··· Input ···

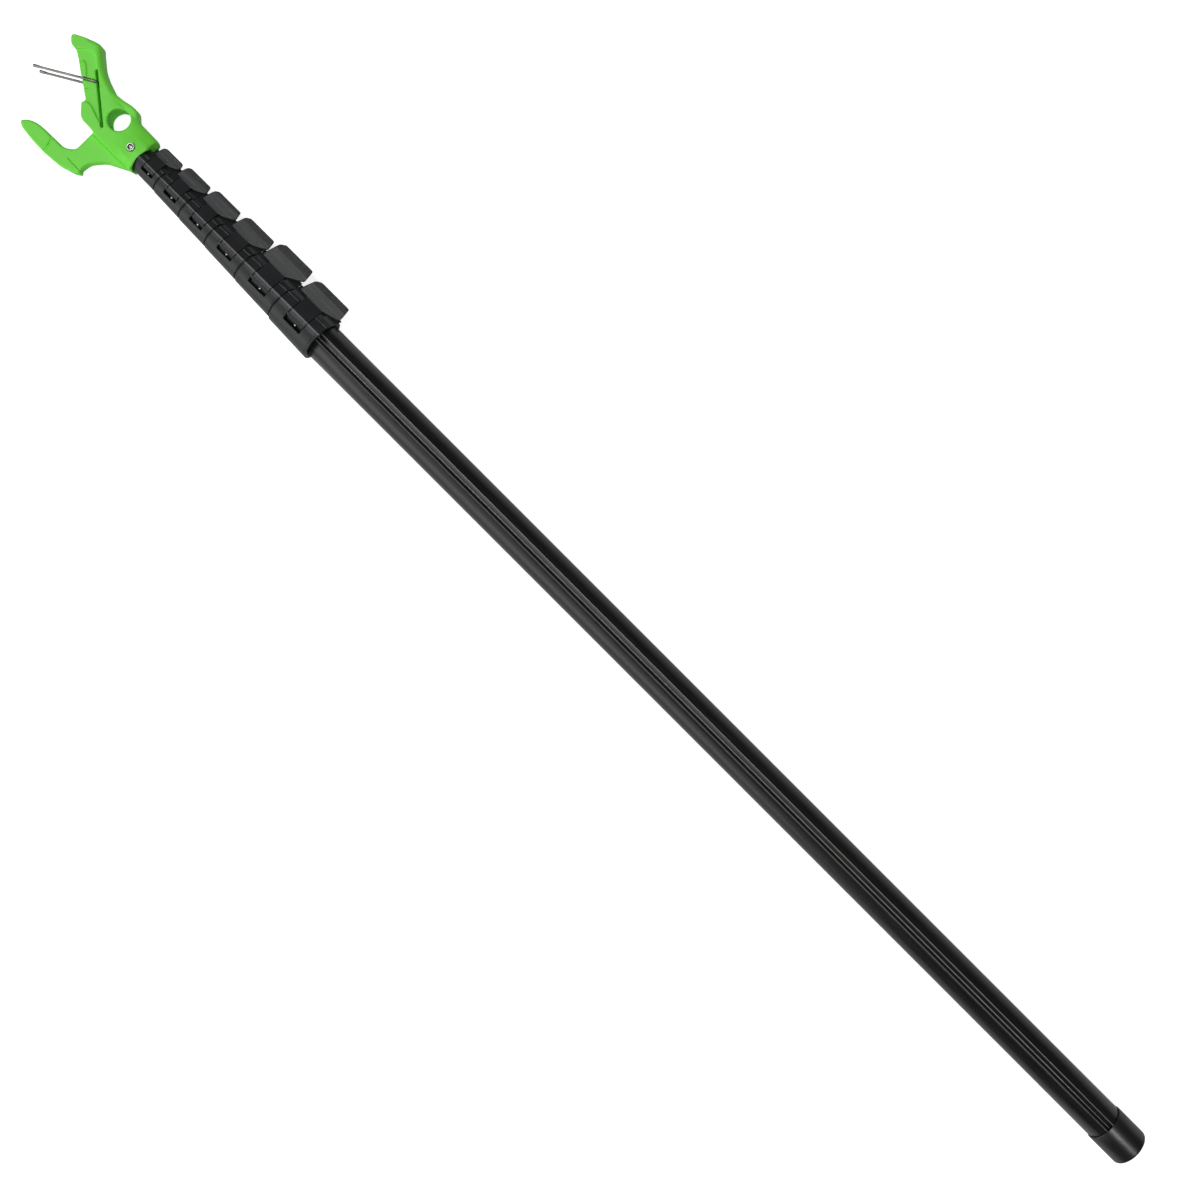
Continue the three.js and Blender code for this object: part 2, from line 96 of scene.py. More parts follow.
def add_node(tree, kind, **settings):
    node = tree.nodes.new(kind)
    for key, value in settings.items():
        if key in node.inputs:
            node.inputs[key].default_value = value
        else:
            setattr(node, key, value)
    return node


def object_noise(tree, scale, detail=3.0, stretch=(1, 1, 1)):
    place = add_node(tree, "ShaderNodeTexCoord")
    mapping = add_node(tree, "ShaderNodeMapping", Scale=stretch)
    noise = add_node(tree, "ShaderNodeTexNoise", Scale=scale, Detail=detail)
    tree.links.new(place.outputs["Object"], mapping.inputs["Vector"])
    tree.links.new(mapping.outputs["Vector"], noise.inputs["Vector"])
    return noise


def ramp(tree, source, low, high, stops=(0.3, 0.7)):
    node = add_node(tree, "ShaderNodeValToRGB")
    node.color_ramp.elements[0].position = stops[0]
    node.color_ramp.elements[1].position = stops[1]
    node.color_ramp.elements[0].color = low
    node.color_ramp.elements[1].color = high
    tree.links.new(source, node.inputs["Fac"])
    return node


def grey(value):
    return (value, value, value, 1.0)


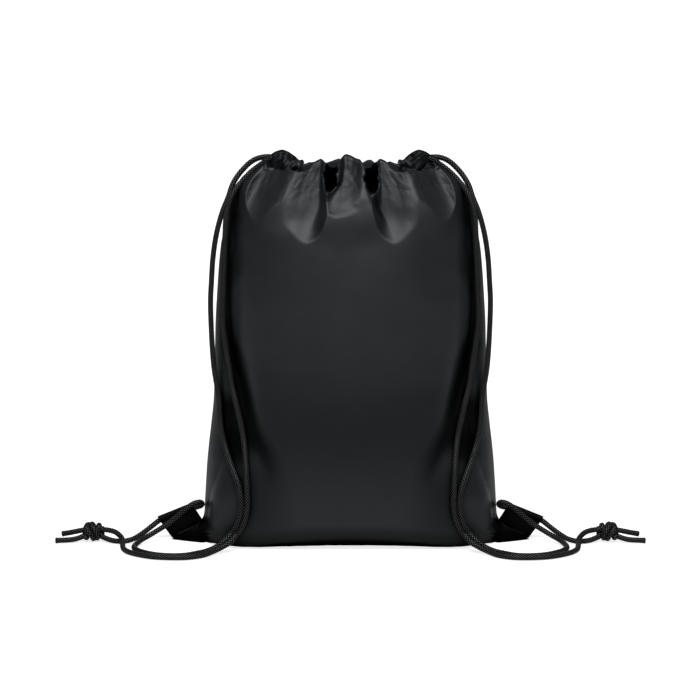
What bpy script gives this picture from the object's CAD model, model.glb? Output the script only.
"""A black drawstring backpack standing on the floor, with braided cords as shoulder straps.

X runs across the bag, -Y is its front and +Z is up; the middle of the bottom is at the origin.
"left" is the -X side. Lengths are millimetres until MM turns them into metres.
"""
import math
from functools import partial

import bpy
import numpy as np
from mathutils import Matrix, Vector, noise


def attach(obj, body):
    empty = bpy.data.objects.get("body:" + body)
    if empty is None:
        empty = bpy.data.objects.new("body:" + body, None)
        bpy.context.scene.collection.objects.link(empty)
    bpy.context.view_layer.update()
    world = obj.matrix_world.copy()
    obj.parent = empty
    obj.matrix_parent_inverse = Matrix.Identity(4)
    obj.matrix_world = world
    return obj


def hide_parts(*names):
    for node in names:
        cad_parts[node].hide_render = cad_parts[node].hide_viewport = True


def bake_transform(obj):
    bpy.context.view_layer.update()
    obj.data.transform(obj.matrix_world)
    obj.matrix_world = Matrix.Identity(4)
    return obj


MM = 0.001
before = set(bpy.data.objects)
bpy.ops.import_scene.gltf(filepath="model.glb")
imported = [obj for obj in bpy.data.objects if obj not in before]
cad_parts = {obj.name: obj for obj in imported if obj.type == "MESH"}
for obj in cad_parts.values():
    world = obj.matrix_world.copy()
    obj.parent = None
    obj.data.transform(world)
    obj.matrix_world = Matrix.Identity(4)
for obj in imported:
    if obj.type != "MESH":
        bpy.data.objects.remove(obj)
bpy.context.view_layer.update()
SIDES = ((-1, "left"), (1, "right"))

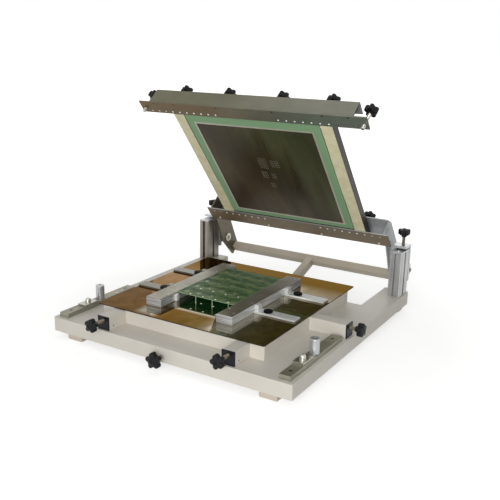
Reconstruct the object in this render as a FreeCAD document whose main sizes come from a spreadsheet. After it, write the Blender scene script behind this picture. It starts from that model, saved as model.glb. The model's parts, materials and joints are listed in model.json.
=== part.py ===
import FreeCAD, Part
import math
import os
import re
import Sketcher

# Manual stencil printer for solder paste, in millimetres.
# Machine frame: x to the right of the base's centre line, y back from the base's front edge,
# z up from the underside of the base tray. Each finished piece is then moved to the part's
# own frame, whose origin lies on the bench under the middle of the whole machine.
# Lift frame: the frame holder as it lies when closed, x as before, s forward from the hinge
# pin and n up from it. The holder stands open, so its pieces are turned about the pin.

doc = FreeCAD.newDocument("stencil_printer")
sheet = doc.addObject("Spreadsheet::Sheet", "Sizes")

driving = {
    "base tray": {
        "base_width": 600, "base_depth": 614, "base_height": 32, "base_sheet": 2, "base_round": 3,
        "notch_margin": 28, "notch_depth": 156, "tray_margin": 60, "spring_slot": 30,
    },
    "feet": {
        "foot_length": 40, "foot_width": 26, "foot_height": 15, "foot_inset": 54, "foot_margin": 20,
    },
    "table box": {
        "box_width": 412, "box_front": 60, "box_setback": 8, "box_height": 30, "box_wall": 3,
        "box_flange": 12, "box_lip": 2,
    },
    "adjuster blocks": {
        "block_side": 30, "block_wall": 2, "block_length": 52, "side_block_length": 85.5,
        "cap_thick": 3, "block_spread": 158, "rod_rise": 6, "side_setback": 6.5,
    },
    "adjusters": {
        "rod_dia": 8, "rod_fit": 0.05, "cap_fit": 0.5, "rod_past_nut": 10,
        "front_knob_seat": 18, "side_knob_seat": 308, "nut_length": 16,
        "nut_clearance": 0.3, "nut_wall": 6.5, "nut_setback": 2,
    },
    "star grips": {
        "knob_dia": 30, "big_knob_dia": 35, "lobe_count": 5, "lobe_half": 14,
        "lobe_valley": 0.66, "neck_dia": 13, "neck_length": 6, "head_height": 14,
        "bore_fit": 0.05,
    },
    "lock": {
        "lock_height": 12, "lock_knob_seat": 11, "lock_rod_length": 40,
    },
    "table": {
        "plate_side": 428, "plate_thick": 2, "plate_gap": 0.5, "plate_corner": 4,
        "table_middle_x": -7, "table_shift": 16, "turntable_dia": 160, "spigot_dia": 60,
        "flat_gap": 0.3, "drive_pin_dia": 5, "drive_pin_offset": 158, "drive_pin_depth": 4,
        "drive_slot_slack": 0.3, "drive_slot_depth": 3.3, "drive_slot_length": 40,
    },
    "cross slide": {
        "slide_rail_spread": 120, "slide_rail_width": 10, "slide_rail_height": 5,
        "slide_rail_ahead": 20, "slide_rail_behind": 10,
        "y_plate_width": 360, "y_plate_ahead": 50, "y_plate_behind": 20, "y_plate_thick": 8.5,
        "rib_width": 10, "rib_height": 5, "rib_length": 260, "rib_inset": 90,
        "x_plate_width": 250, "x_plate_depth": 260, "x_plate_thick": 10.7, "spigot_height": 8,
        "arm_reach": 66, "arm_width": 54, "arm_thick": 5, "x_nut_thick": 12, "x_nut_width": 24,
        "x_nut_setback": 27, "tongue_width": 10, "tongue_depth": 4.5, "arm_slot_length": 42,
        "lug_drop": 3, "x_nut_rise": 3,
    },
    "board rails": {
        "rail_width": 40, "rail_length": 305, "rail_height": 18.8, "rail_ahead": 162,
        "rail_gap": 0.2, "board_width": 150, "board_length": 215, "board_thick": 1.6,
        "board_shift": -6, "board_ahead": 99, "board_overlap": 2.5, "ledge": 3,
        "ledge_gap": 0.2, "rail_arm_width": 26, "rail_arm_thick": 4, "rail_arm_length": 98.5,
        "left_arm_length": 95.5, "front_arm_along": 87, "back_arm_along": 223,
        "tab_thick": 10, "tab_width": 14, "tab_setback": 2, "tab_back_setback": -1,
        "magnet_dia": 20, "magnet_height": 4, "magnet_offset": 28,
    },
    "stops": {
        "stop_bar_margin": 9, "stop_bar_width": 25, "stop_bar_front": 10, "stop_bar_back": 236,
        "stop_bar_height": 10, "post_inset": 14, "post_dia": 20, "post_height": 32,
        "post_hole": 6, "post_hole_depth": 10, "post_edge": 0.8,
        "pad_inset": 11, "pad_y": 84, "pad_length": 40, "pad_width": 24, "pad_thick": 4,
        "nut_dia": 13, "nut_height": 5, "dome_height": 5, "dome_waist": 0.75, "dome_tip": 0.35,
        "dome_shoulder": 0.66,
    },
    "columns": {
        "column_margin": 3, "column_width": 30, "column_setback": 9, "column_depth": 52,
        "column_height": 110, "column_corner": 3, "slot_mouth": 8, "slot_lip": 2,
        "slot_chamber": 15, "slot_chamber_depth": 4.5, "column_cap_thick": 4,
    },
    "hinge carriages": {
        "carriage_gap": 0.3, "carriage_thick": 7.7, "carriage_overhang": 5,
        "carriage_width": 36, "carriage_rise": 30, "flange_rise": 4, "flange_thick": 6,
        "flange_reach": 27, "key_width": 7.4, "key_depth": 1.7, "key_rise": 8, "key_drop": 9,
        "bearing_width": 31, "bearing_depth": 24, "bearing_height": 28, "bearing_corner": 6,
        "pin_setback": 11, "pin_rise": 2.5, "pin_dia": 10, "pin_fit": 0.05, "pin_nose": 1,
        "pin_tail": 5, "column_screw_setback": 5, "column_knob_rise": 19,
        "screw_tip_gap": 0.2, "jack_fit": 0.06,
    },
    "lift": {
        "open_angle": 50.7, "hinge_gap": 10, "end_plate_thick": 4, "end_corner": 5,
        "cheek_shelf_s": 120, "cheek_shelf_n": 50, "cheek_front_n": 44, "cheek_slope_s": 45,
        "cheek_brow_s": 19, "cheek_brow_n": 40, "cheek_tail_s": -58, "cheek_tail_n": 23,
        "cheek_heel_s": -64, "cheek_heel_n": -14, "cheek_sole_s": 12, "cheek_sole_n": -23,
        "cheek_toe_s": 56, "cheek_toe_n": -10,
        "bush_dia": 14, "bush_flange_dia": 24, "bush_flange": 3,
        "clamp_sheet": 3, "lip_under": -1.8,
        "rear_wall": 88, "rear_slack": 13, "rear_grip": 27, "lip_overhang": 10,
        "rear_headroom": 25.8, "crossbar_s": -53, "crossbar_n": 9.6, "tube_side": 20,
        "tube_wall": 2, "lever_angle": 20.6, "eye_reach": 92, "eye_margin": 8,
        "eye_pin_dia": 5, "eye_pin_length": 26,
    },
    "stencil": {
        "frame_side": 410, "frame_bar": 30, "frame_height": 20, "frame_wall": 2,
        "foil_side_margin": 53.5, "foil_back_margin": 48, "foil_front_margin": 57,
        "foil_thick": 0.3, "mesh_thick": 0.5, "mesh_window_overlap": 11,
    },
    "front clamp": {
        "lip_past_screw": 10, "front_slack": 1, "front_grip": 29, "front_flange_grip": 27,
        "front_channel_half": 260, "front_headroom": 19.8,
    },
    "clamp screws": {
        "clamp_inset": 15, "clamp_inner": 69, "front_clamp_inset": 14, "front_clamp_rise": 7,
        "rear_clamp_inset": 11, "rear_clamp_rise": 3, "clamp_tip_gap": 0.2, "clamp_fit": 0.06,
        "end_screw_inset": 18, "end_screw_seat": 30, "end_screw_bury": 10,
    },
    "balance spring": {
        "spring_dia": 12, "spring_wire": 2, "anchor_setback": 158, "anchor_thick": 2,
        "anchor_width": 30, "anchor_drop": 16, "anchor_flange": 24, "hook_length": 14,
        "hook_fit": 0.3, "hook_past": 4,
    },
    "working values": {"spare": 1},
}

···

» **Instructions to follow**
Write out exactly the lines running from the line containing "Reconstruct the object" to the line containing "import Sketcher", with both of those lines included.

» **Task solution**
Reconstruct the object in this render as a FreeCAD document whose main sizes come from a spreadsheet. After it, write the Blender scene script behind this picture. It starts from that model, saved as model.glb. The model's parts, materials and joints are listed in model.json.
=== part.py ===
import FreeCAD, Part
import math
import os
import re
import Sketcher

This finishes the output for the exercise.